* [TASK INPUTS]:
>>>
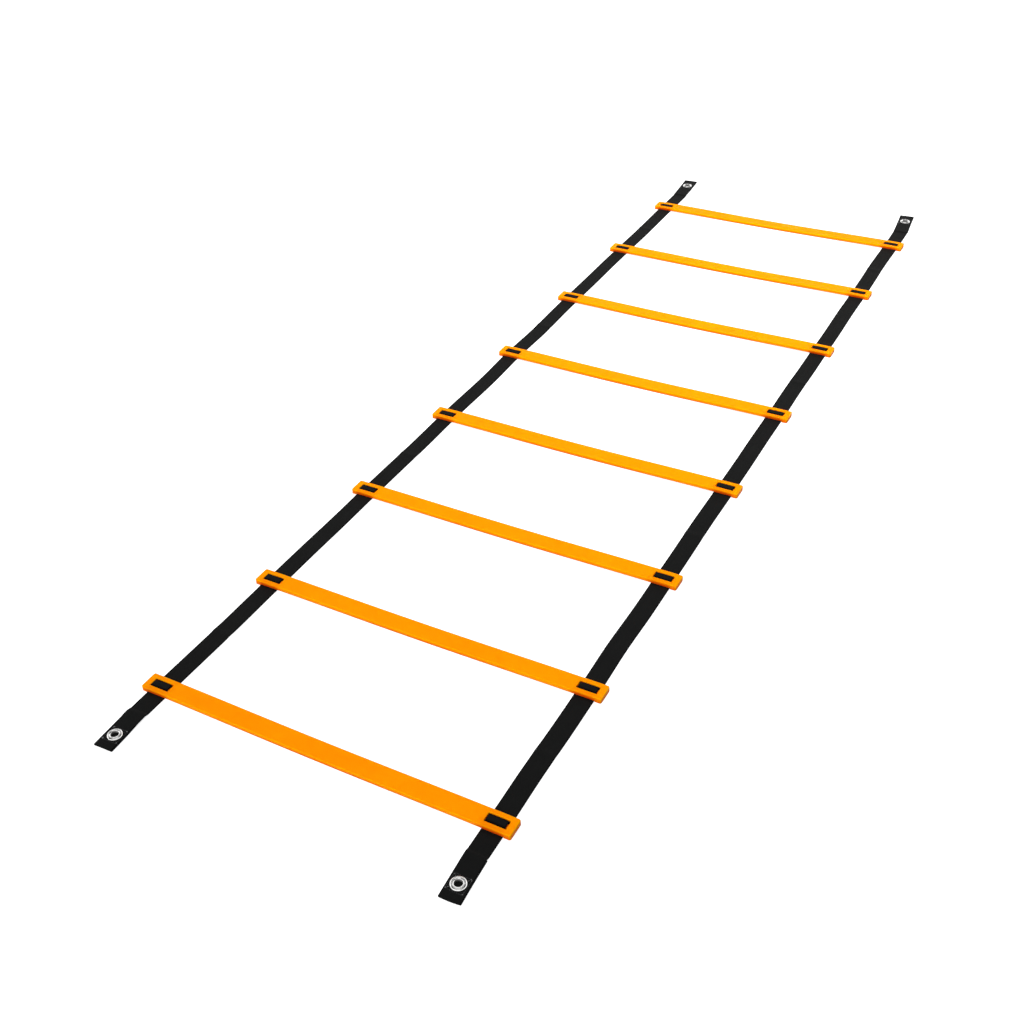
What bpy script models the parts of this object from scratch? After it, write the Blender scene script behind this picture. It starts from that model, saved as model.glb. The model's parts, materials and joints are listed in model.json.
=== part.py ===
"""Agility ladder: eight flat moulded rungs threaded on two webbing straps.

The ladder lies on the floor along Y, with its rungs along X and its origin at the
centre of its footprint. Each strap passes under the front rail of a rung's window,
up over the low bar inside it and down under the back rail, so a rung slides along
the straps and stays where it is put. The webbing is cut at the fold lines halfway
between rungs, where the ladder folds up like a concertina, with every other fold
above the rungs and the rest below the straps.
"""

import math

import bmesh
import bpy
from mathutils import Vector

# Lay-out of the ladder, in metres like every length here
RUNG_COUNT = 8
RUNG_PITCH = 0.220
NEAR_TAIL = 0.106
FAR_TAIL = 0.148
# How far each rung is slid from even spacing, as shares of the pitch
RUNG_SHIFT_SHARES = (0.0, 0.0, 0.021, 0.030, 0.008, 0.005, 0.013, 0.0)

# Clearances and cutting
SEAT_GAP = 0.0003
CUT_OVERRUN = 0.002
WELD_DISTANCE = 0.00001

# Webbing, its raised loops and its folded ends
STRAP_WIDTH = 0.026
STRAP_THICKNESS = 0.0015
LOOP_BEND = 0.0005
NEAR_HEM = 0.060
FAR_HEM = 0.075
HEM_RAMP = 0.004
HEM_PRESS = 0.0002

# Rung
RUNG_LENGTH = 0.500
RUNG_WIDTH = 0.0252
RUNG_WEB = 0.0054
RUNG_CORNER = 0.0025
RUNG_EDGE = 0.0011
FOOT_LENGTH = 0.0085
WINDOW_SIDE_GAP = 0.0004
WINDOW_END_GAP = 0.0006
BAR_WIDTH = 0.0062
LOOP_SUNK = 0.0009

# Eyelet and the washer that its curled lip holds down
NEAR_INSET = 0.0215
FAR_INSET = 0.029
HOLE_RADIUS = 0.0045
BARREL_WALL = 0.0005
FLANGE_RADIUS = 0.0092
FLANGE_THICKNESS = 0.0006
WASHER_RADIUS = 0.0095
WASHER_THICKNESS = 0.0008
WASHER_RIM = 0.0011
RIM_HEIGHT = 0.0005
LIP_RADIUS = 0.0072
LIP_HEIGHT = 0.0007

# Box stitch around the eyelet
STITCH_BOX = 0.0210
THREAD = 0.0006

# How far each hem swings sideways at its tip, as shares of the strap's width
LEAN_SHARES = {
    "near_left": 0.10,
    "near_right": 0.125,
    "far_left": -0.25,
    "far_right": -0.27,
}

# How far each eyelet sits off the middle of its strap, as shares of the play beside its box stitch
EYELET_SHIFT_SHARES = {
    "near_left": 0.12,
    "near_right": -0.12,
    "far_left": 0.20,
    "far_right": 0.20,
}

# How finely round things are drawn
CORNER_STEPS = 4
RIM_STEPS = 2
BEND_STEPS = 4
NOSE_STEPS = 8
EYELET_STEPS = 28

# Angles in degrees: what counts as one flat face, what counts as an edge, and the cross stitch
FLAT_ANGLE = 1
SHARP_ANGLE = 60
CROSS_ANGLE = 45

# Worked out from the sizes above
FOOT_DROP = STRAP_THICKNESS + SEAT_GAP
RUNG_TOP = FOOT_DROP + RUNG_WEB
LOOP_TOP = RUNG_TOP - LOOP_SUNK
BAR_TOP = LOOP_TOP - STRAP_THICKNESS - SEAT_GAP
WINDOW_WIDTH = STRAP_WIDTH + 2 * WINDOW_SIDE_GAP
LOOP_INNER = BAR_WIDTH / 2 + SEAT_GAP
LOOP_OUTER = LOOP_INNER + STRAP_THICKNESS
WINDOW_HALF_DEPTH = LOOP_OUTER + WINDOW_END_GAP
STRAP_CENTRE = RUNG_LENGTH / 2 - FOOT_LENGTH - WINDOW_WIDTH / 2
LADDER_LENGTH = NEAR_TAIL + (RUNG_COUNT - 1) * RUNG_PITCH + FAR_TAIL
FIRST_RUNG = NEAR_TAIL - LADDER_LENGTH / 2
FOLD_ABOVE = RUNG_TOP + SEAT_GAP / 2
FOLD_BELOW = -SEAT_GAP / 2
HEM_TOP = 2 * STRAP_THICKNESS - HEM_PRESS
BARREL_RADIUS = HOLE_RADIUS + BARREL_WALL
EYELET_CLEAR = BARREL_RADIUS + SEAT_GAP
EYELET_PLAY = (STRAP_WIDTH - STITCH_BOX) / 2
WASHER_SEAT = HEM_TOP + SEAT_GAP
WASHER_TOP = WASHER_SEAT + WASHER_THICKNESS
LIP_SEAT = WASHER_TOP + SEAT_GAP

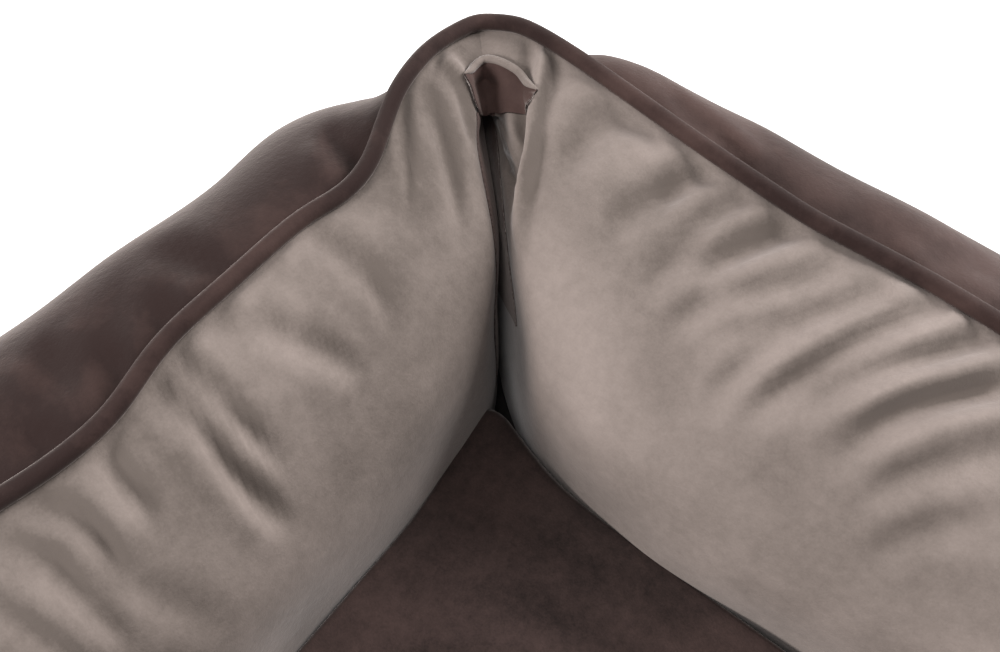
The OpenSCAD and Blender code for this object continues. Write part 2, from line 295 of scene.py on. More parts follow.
<<<
* [PROBLEM TO SOLVE]:
Filter the entries above down to the lines containing the word "from".

* [FINAL RESULT]:
What bpy script models the parts of this object from scratch? After it, write the Blender scene script behind this picture. It starts from that model, saved as model.glb. The model's parts, materials and joints are listed in model.json.
from mathutils import Vector
# How far each rung is slid from even spacing, as shares of the pitch
# Worked out from the sizes above
The OpenSCAD and Blender code for this object continues. Write part 2, from line 295 of scene.py on. More parts follow.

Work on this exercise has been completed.